Следили и за высшими государственными лицами, в том числе за Аракчеевым
(у которого, кстати, была и своя тайная полиция). Служивший у него
декабрист Г. С. Батеньков вспоминает, как Аракчеев во время прогулки с ним
на Фонтанке указал на шпиона, который был “приставлен за ним наблюдать”.

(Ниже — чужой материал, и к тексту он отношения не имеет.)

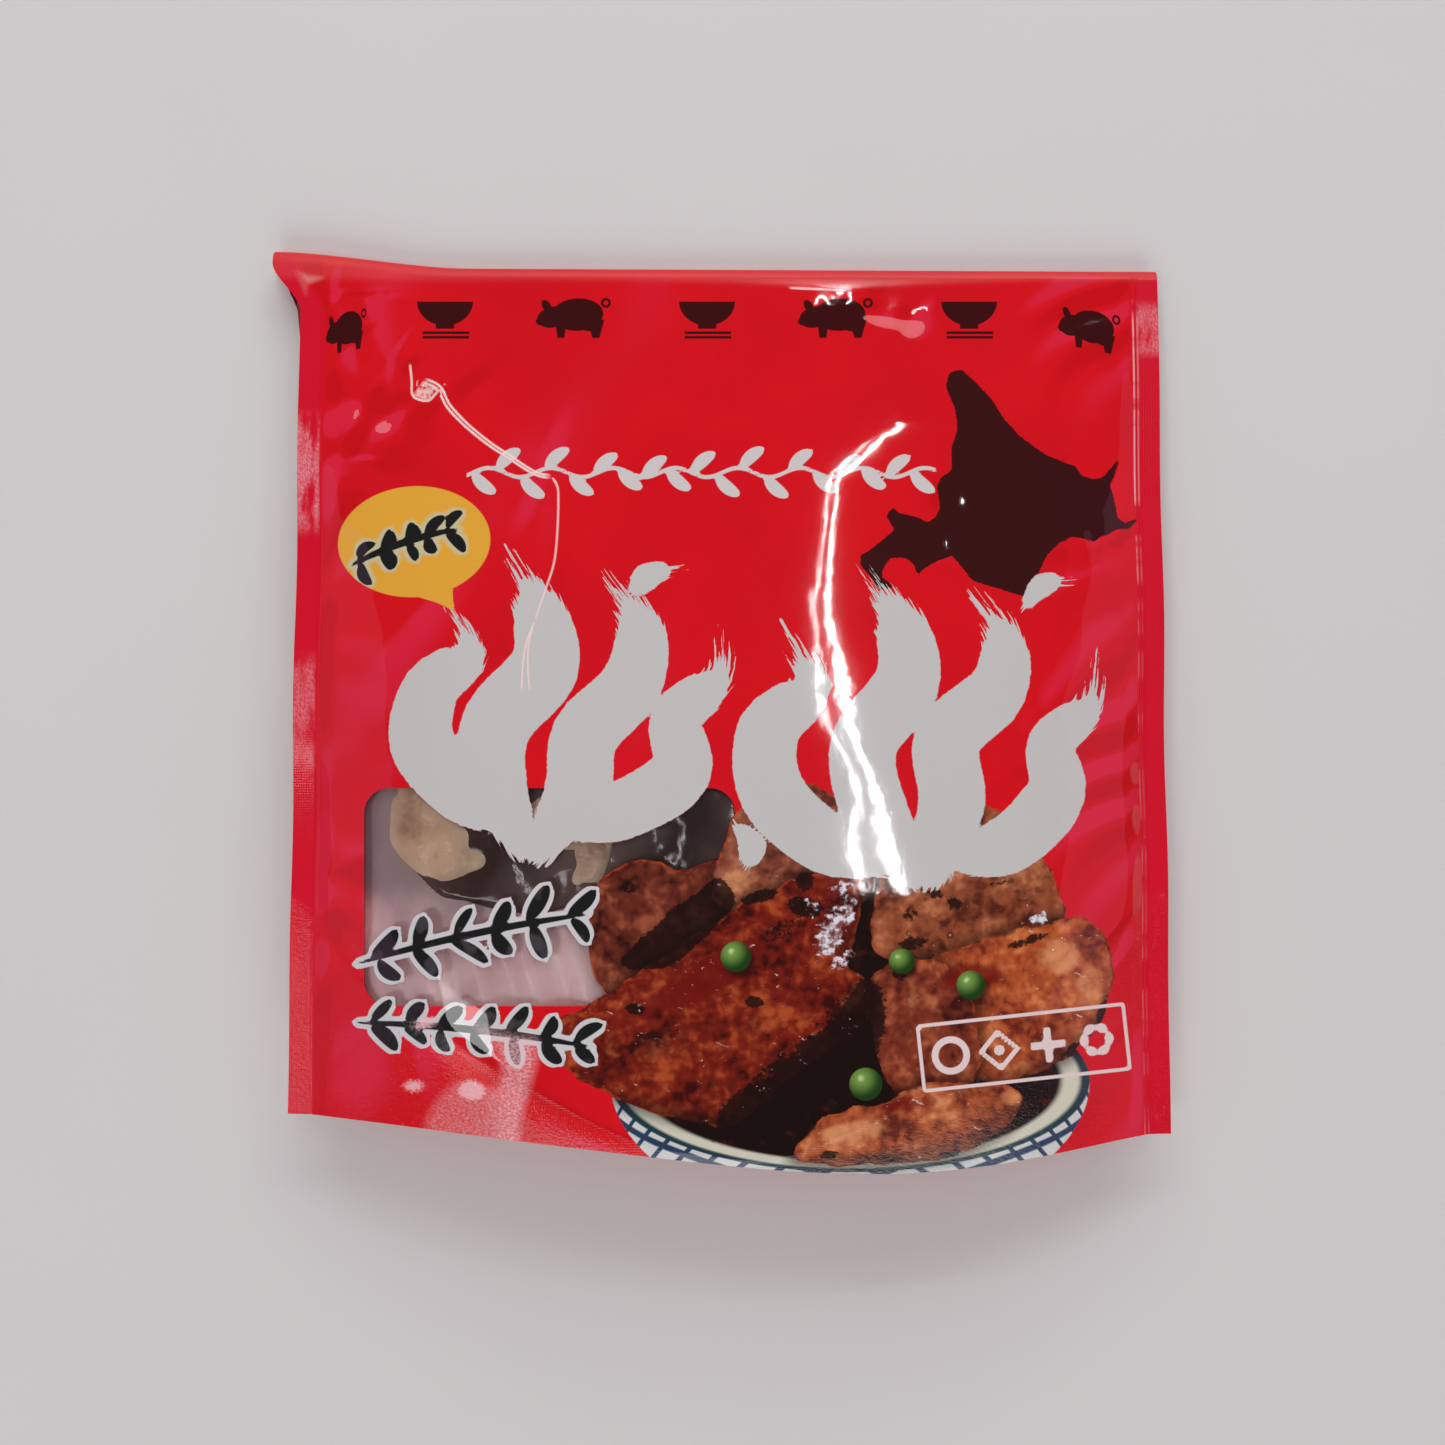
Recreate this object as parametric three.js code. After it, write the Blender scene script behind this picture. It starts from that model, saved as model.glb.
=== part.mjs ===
// A filled stand-up food pouch of printed film, lying on its back with the printed front up.
// Millimetres. X runs across the pouch, Y from the gusset at the bottom to the folded top, Z up from
// the surface that the pouch lies on. The finished solid has its origin under its middle.
//
// The solid is lofted. Each column from the left seal to the right seal is one closed loop in the
// Y-Z plane: up the front film, round the fold at the top, under and back over the header flap that
// is folded behind, down the back film, and in and out of the gusset that opens at the bottom.
import * as THREE from 'three';

// Across the pouch
const HALF_WIDTH = 104;
const SEAL_WIDTH = 5.5;
const FILM = 0.6; // two films sealed together, with room to be a solid

// Along the pouch: the front lip of the gusset bows out, more to the right of the middle
const LIP_Y = -94.5;
const LIP_SLANT = -2.6; // from the middle to the right corner
const LIP_BOW = 7.2;
const LIP_BOW_SKEW = 1.475;
const LIP_BOW_POWER = 1.6;
const BACK_LIP_INSET = 2;
const FOLD_Y = 111;
const FOLD_SLANT = -0.5;
const FOLD_RADIUS = 2.6;

// The top left corner stands out and up as an ear, where the fold gathers the film
const EAR_REACH = 7;
const EAR_RISE = 3.6;
const EAR_ROLL = 0.8;
const EAR_START = 0.62; // of the half width
const EAR_LENGTH = 0.06; // of the pouch's length

// Heights
const CROWN = 30;
const LIP_DROOP = 2;
const LIP_ROUND = 0.08; // of the pouch's length
const CROWN_POWERS = [2.2, 1.3]; // how late the front begins to fall to the fold, and how fast it ends
const SEAL_RISE = 10; // of the side seals, from the fold to the bottom corners
const SEAL_RISE_POWER = 0.9;
const SEAL_WAVE = 0.8;
const SEAL_WAVES = 3.2;

// How far in from the seals the films need to reach the crown and the floor
const SHOULDER = 45;
const LIP_SHOULDER = 70;
const SHOULDER_BLEND = 0.25; // of the pouch's length
const BACK_SHOULDER = 30;
const ROUNDNESS = 2.2;

// Header flap behind the pouch, and gusset
const FLAP_LENGTH = 38;
const FLAP_TUCK = 3; // its free end is this much narrower than the pouch on each side
const FLAP_CLEAR = 0.35;
const FLAP_TOUCHDOWN = 20;
const FLAP_STEP = 7;
const GUSSET_DEPTH = 24;
const GUSSET_CORNER = 0.3;
const GUSSET_START = 22; // the webs are sealed to each other this far in from the corners
const GUSSET_CURVE = 1.6;

// Steps of the mesh
const COLUMNS = 44;
const FRONT_ROWS = 34;
const ROLL_STEPS = 5;
const FLAP_STEPS = 4;
const BACK_ROWS = 18;
const BACK_ROW_SPREAD = 1.3; // rows lie closer together near the fold
const COLUMN_SPREAD = 0.55; // and columns near the seals
const GUSSET_STEPS = 5;

const RED_FILM = new THREE.MeshStandardMaterial({ color: 0xcf1220, roughness: 0.18, metalness: 0 });

const { clamp, lerp, smoothstep } = THREE.MathUtils;

// 0 at the seal, 1 once the film is past its shoulder, and round between
function shoulder(inset, reach) {
  return 1 - (1 - clamp(inset / reach, 0, 1)) ** ROUNDNESS;
}

// Distance in from the inner line of the nearest side seal
function insetOf(s) {
  return Math.max(0, (1 - Math.abs(s)) * HALF_WIDTH - SEAL_WIDTH);
}

// How far a column belongs to the ear, from 0 to 1
function earShare(s) {
  return smoothstep(-s, EAR_START, 1);
}

function lipY(s) {
  const skewed = ((s + 1) / 2) ** LIP_BOW_SKEW;
  return LIP_Y + LIP_SLANT * s - LIP_BOW * Math.sin(Math.PI * skewed) ** LIP_BOW_POWER;
}

function foldY(s) {
  return FOLD_Y + FOLD_SLANT * s + EAR_RISE * earShare(s);
}

function foldRadius(s) {
  return FOLD_RADIUS + EAR_ROLL * earShare(s);
}

// Height of the side seals' middle, v running from the lip at 0 to the fold at 1
function sealZ(s, v) {
  const atFold = 2 * foldRadius(s) - FILM / 2;
  const wave = SEAL_WAVE * Math.sin(2 * Math.PI * SEAL_WAVES * v + 2 * s) * v * (1 - v) * 4;
  return atFold + SEAL_RISE * (1 - v) ** SEAL_RISE_POWER + wave;
}

function crownZ(s, v) {
  const atFold = 2 * foldRadius(s);
  const droop = LIP_DROOP * (1 - clamp(v / LIP_ROUND, 0, 1)) ** 2;
  const [late, end] = CROWN_POWERS;
  return atFold + (CROWN - atFold) * (1 - v ** late) ** end - droop;
}

function frontZ(s, v) {
  const seal = sealZ(s, v) + FILM / 2;
  const spread = (LIP_SHOULDER - SHOULDER) * (1 - clamp(v / SHOULDER_BLEND, 0, 1)) ** 2;
  return lerp(seal, crownZ(s, v), shoulder(insetOf(s), SHOULDER + spread));
}

// Height that the back film has above the floor, or above the flap that it lies on
function backZ(s, y) {
  const v = clamp((y - lipY(s)) / (foldY(s) - lipY(s)), 0, 1);
  const down = shoulder(insetOf(s), BACK_SHOULDER);
  const belowFold = foldY(s) - foldRadius(s) - y;
  const onFlap = 1 - smoothstep(belowFold, FLAP_LENGTH, FLAP_LENGTH + FLAP_STEP);
  const lying = (FILM + FLAP_CLEAR) * onFlap;
  const atFold = 2 * foldRadius(s) - FILM;
  const taper = (1 - clamp(belowFold / FLAP_TOUCHDOWN, 0, 1)) ** 2;
  return lerp(lerp(sealZ(s, v) - FILM / 2, lying, down), atFold, taper);
}

// The pouch is narrower than its flat film, and only the ear keeps the flat film's width
function planX(s, v) {
  const ear = EAR_REACH * earShare(s) * smoothstep(v, 1 - EAR_LENGTH, 1);
  return HALF_WIDTH * s - ear;
}

// Behind the pouch the ear tapers away, and the flap's sides run in under the seals
function flapX(s, behind) {
  const tuck = smoothstep(behind, 0, FLAP_LENGTH / 2);
  return lerp(planX(s, 1), (HALF_WIDTH - FLAP_TUCK) * s, tuck);
}

function gussetDepth(s) {
  const open = clamp((HALF_WIDTH * (1 - Math.abs(s)) - GUSSET_START) / (HALF_WIDTH - GUSSET_START), 0, 1);
  return GUSSET_CORNER + GUSSET_DEPTH * Math.sqrt(open * (2 - open));
}

// Adds steps points from the last one to its far end, by a function of 0 to 1 that skips 0
function run(loop, steps, pointAt) {
  for (let i = 1; i <= steps; i += 1) {
    loop.push(pointAt(i / steps));
  }
}

// The closed loop of one column, as points with x, y and z
function columnLoop(s) {
  const lip = lipY(s);
  const backLip = lip + BACK_LIP_INSET * shoulder(insetOf(s), SHOULDER);
  const top = foldY(s);
  const radius = foldRadius(s);
  const rollY = top - radius;
  const at = (y, z, v) => new THREE.Vector3(planX(s, v), y, z);
  const roll = (r, angle) => at(rollY + r * Math.sin(angle), radius + r * Math.cos(angle), 1);
  const flap = (behind, z) => new THREE.Vector3(flapX(s, behind), rollY - behind, z);

  const loop = [at(lip, frontZ(s, 0), 0)];
  run(loop, FRONT_ROWS, (t) => at(lerp(lip, rollY, t), frontZ(s, t), t));
  run(loop, ROLL_STEPS, (t) => roll(radius, Math.PI * t));
  run(loop, FLAP_STEPS, (t) => flap(FLAP_LENGTH * t, 0));
  loop.push(flap(FLAP_LENGTH, FILM));
  run(loop, FLAP_STEPS, (t) => flap(FLAP_LENGTH * (1 - t), FILM));
  run(loop, ROLL_STEPS, (t) => roll(radius - FILM, Math.PI * (1 - t)));
  run(loop, BACK_ROWS, (t) => {
    const y = lerp(rollY, backLip, t ** BACK_ROW_SPREAD);
    return at(y, backZ(s, y), clamp((y - lip) / (top - lip), 0, 1));
  });

  // In along the back web of the gusset to its fold, and out along the front web
  const backWeb = backZ(s, backLip) + FILM / 3;
  const frontWeb = frontZ(s, 0) - FILM / 3;
  const foldAt = at(lip + BACK_LIP_INSET + gussetDepth(s), (backWeb + frontWeb) / 2, 0);
  const bend = (z, t) => at(lerp(lip + BACK_LIP_INSET / 2, foldAt.y, Math.sin((Math.PI / 2) * t)),
    lerp(z, foldAt.z, t ** GUSSET_CURVE), 0);
  loop.push(bend(backWeb, 0));
  run(loop, GUSSET_STEPS, (t) => bend(backWeb, t));
  for (let i = GUSSET_STEPS - 1; i >= 0; i -= 1) {
    loop.push(bend(frontWeb, i / GUSSET_STEPS));
  }
  return loop;
}

// Columns lie closer together towards the seals, with one on each seal's inner line
function columnStations() {
  const inner = 1 - SEAL_WIDTH / HALF_WIDTH;
  const stations = [];
  for (let i = 0; i <= COLUMNS; i += 1) {
    const k = (2 * i) / COLUMNS - 1;
    stations.push(inner * lerp(k, Math.sin((Math.PI / 2) * k), COLUMN_SPREAD));
  }
  return [-1, (-1 - inner) / 2, ...stations, (1 + inner) / 2, 1];
}

// Joins neighbouring loops by quads split into triangles, and closes both ends
function loft(loops) {
  const size = loops[0].length;
  const positions = loops.flat().flatMap((p) => [p.x, p.y, p.z]);
  const triangles = [];
  for (let c = 0; c + 1 < loops.length; c += 1) {
    for (let r = 0; r < size; r += 1) {
      const a = c * size + r;
      const b = c * size + ((r + 1) % size);
      triangles.push(a, a + size, b, b, a + size, b + size);
    }
  }
  for (const c of [0, loops.length - 1]) {
    const first = c * size;
    const outline = loops[c].map((p) => new THREE.Vector2(p.y, p.z));
    for (const [i, j, k] of THREE.ShapeUtils.triangulateShape(outline, [])) {
      triangles.push(first + i, first + (c === 0 ? k : j), first + (c === 0 ? j : k));
    }
  }
  const geometry = new THREE.BufferGeometry();
  geometry.setAttribute('position', new THREE.Float32BufferAttribute(positions, 3));
  geometry.setIndex(triangles);
  return geometry;
}

// Puts the origin on the floor under the middle of the solid
function standOnOrigin(geometry) {
  geometry.computeBoundingBox();
  const { min, max } = geometry.boundingBox;
  geometry.translate(-(min.x + max.x) / 2, -(min.y + max.y) / 2, -min.z);
  geometry.computeVertexNormals();
  return geometry;
}

const pouch = new THREE.Mesh(standOnOrigin(loft(columnStations().map(columnLoop))), RED_FILM);
pouch.name = 'pouch';

const model = new THREE.Group();
model.add(pouch);

export default model;
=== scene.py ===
"""A filled stand-up food pouch of glossy red printed film, lying on its back, printed front up.

Everything is worked out on grids in millimetres, in the pouch's own plan: X across from the middle
of the pouch, Y along it, Z up from the floor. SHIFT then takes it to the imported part's frame. The
print is drawn in layout coordinates u, v, which are where the photograph shows a point of the film,
in millimetres from the photograph's centre in a plane at the height of the side seals. A printed
field is worked out for each point of the film as a signed distance, positive inside, and kept in an
attribute; the film's material cuts it off at zero.
"""
import math

import bpy
import numpy as np
from mathutils import Matrix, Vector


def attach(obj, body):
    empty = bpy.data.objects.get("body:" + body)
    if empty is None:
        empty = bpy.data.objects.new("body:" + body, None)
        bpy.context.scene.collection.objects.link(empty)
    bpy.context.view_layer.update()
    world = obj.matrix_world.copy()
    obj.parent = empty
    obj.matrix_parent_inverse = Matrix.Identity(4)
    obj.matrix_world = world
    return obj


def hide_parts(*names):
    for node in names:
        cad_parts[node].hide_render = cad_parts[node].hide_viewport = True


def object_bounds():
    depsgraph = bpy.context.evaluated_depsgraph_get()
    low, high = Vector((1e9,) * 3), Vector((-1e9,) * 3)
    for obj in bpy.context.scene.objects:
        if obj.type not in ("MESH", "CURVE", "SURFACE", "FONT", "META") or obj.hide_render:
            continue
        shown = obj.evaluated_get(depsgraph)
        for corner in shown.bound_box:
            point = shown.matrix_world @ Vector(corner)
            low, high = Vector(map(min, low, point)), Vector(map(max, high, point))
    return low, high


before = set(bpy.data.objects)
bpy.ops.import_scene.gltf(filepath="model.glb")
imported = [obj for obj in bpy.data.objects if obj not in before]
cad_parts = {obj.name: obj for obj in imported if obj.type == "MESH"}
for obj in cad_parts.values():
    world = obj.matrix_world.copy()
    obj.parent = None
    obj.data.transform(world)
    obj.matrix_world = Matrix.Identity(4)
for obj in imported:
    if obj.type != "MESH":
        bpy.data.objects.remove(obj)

CAD_BOX = [list(corner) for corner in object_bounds()]
MM = 0.001

# The pouch, in millimetres, by the same dimensions as its solid
HALF_WIDTH = 104.0
SEAL_WIDTH = 5.5
FILM = 0.36
LIP_Y, LIP_SLANT = -94.5, -2.6
LIP_BOW, LIP_BOW_SKEW, LIP_BOW_POWER = 7.2, 1.475, 1.6
BACK_LIP_INSET = 2.0
FOLD_Y, FOLD_SLANT, FOLD_RADIUS = 111.0, -0.5, 2.6
EAR_REACH, EAR_RISE, EAR_ROLL, EAR_START, EAR_LENGTH = 7.0, 3.6, 0.8, 0.62, 0.06
CROWN, LIP_DROOP, LIP_ROUND, CROWN_POWERS = 29.6, 2.0, 0.08, (2.2, 1.3)
SEAL_RISE, SEAL_RISE_POWER, SEAL_WAVE, SEAL_WAVES = 10.0, 0.9, 0.8, 3.2
SHOULDER, LIP_SHOULDER, SHOULDER_BLEND, BACK_SHOULDER, ROUNDNESS = 45.0, 70.0, 0.25, 30.0, 2.2
FLAP_LENGTH, FLAP_TUCK, FLAP_LAYER, FLAP_CLEAR = 38.0, 3.0, 0.6, 0.35
FLAP_TOUCHDOWN, FLAP_STEP = 20.0, 7.0
GUSSET_DEPTH, GUSSET_CORNER, GUSSET_START, GUSSET_CURVE = 24.0, 0.3, 22.0, 1.6

# Grid of the film: columns across, then the stretches of one loop round the pouch. Its rows on the
# back lie closer together near the fold, and its steps on the front are these on the layout.
COLUMNS = 250
FRONT_ROWS, ROLL_ROWS, FLAP_ROWS, BACK_ROWS, WEB_ROWS = 290, 8, 6, 50, 10
BACK_ROW_SPREAD = 1.3
STEP_U, STEP_V = 0.83, 0.72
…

Впрочем, Аракчеев отнесся к этому как к должному. В течение всего
царствования Александра I действовали “черные кабинеты”, занимавшиеся
перлюстрацией частных писем. Это было “классическое” время доносов. “Здесь
озираются во мраке подлецы, чтоб слово подстеречь и погубить доносом”, —
писал один из тогдашних поэтов. Доносили на лиц не только с передовыми
взглядами, но и на влиятельных вельмож и ретроградов, например, на того же
Аракчеева, на министра полиции А. Д. Балашова, министра духовных дел и
народного просвещения А. Н. Голицына, митрополита Филарета. М. Л. Магницкий
подал донос даже на великого князя Николая Павловича (будущего Николая I).
Стоит лишь удивляться, что в условиях такого “шпионства” правительству до
лета 1825 г. не удавалось напасть на след декабристских тайных организаций,
которые были обнаружены не полицией, а другими “доброхотными” доносителями,
совершенно случайно, вследствие неосторожности некоторых неопытных членов
этих организаций.
Наступление реакционного правительственного курса в 1820 — 1825 гг.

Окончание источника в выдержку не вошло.